Single by The Japanese House

from the EP Swim Against the Tide
- Released: 26 September 2016
- Length: 4:13
- Label: Dirty Hit
- Songwriter: Amber Bain

The Japanese House singles chronology
| "Sugar Pill" (2015) | "Face Like Thunder" (2016) | "Swim Against the Tide" (2016) |

= Face Like Thunder =

"Face Like Thunder" is a single by English indie pop act The Japanese House (Amber Bain) from her third EP Swim Against the Tide. "Face Like Thunder" was released on 26 September 2016.

== Background ==
Bain originally wrote "Face Like Thunder" years in advance of its release, before she released her debut EP Pools to Bathe In in 2015. It was later included as the first single from Swim Against the Tide, Bain's third EP. In an interview with Atwood Magazine, Bain stated that the song was "vaguely I guess, about a couple, maybe breaking up or maybe coming to the end of the relationship—maybe it's a couple or maybe it's two parts of the same person".

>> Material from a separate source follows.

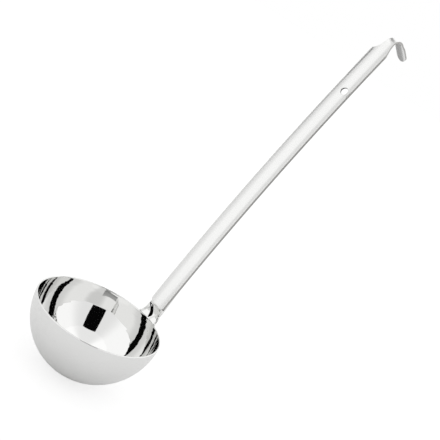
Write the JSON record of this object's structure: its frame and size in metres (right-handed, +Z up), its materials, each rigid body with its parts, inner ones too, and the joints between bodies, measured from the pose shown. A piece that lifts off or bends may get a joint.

The desert imagery of the song's music video was inspired by the song's themes of loneliness and endings. When planning the music video for "Face Like Thunder", Bain, who is a lesbian, decided to cast a male as her romantic interest to avoid accusations that she was "[jumping] on the lesbian bandwagon". She later described this as "stupid" and said that she no longer cared what people thought about her sexuality.

== Release ==

"Face Like Thunder" was premiered on Annie Mac's BBC Radio 1 show on 26 September 2016 and was released the same day. Bain released a music video for "Face Like Thunder" directed by Gareth Philips on 17 October 2016.

Professional ratings
Review scores
| Source | Rating |
| Red Hawk Radio | Star Half star |

== Reception ==
"Face Like Thunder" was well received by critics, with several making comparisons between Bain's vocals and those of Imogen Heap. Consequence of Sound praised the song's use of cheerful pop sounds to mask emotionally heavy lyrics, and made positive comparisons to Future and Of Montreal. In its review of the Swim Against the Tide EP, Dork called the single "arguably the perfect soundtrack to any late-summer drive, with the sort of hook that would bring Smash Hits back to life in a heartbeat".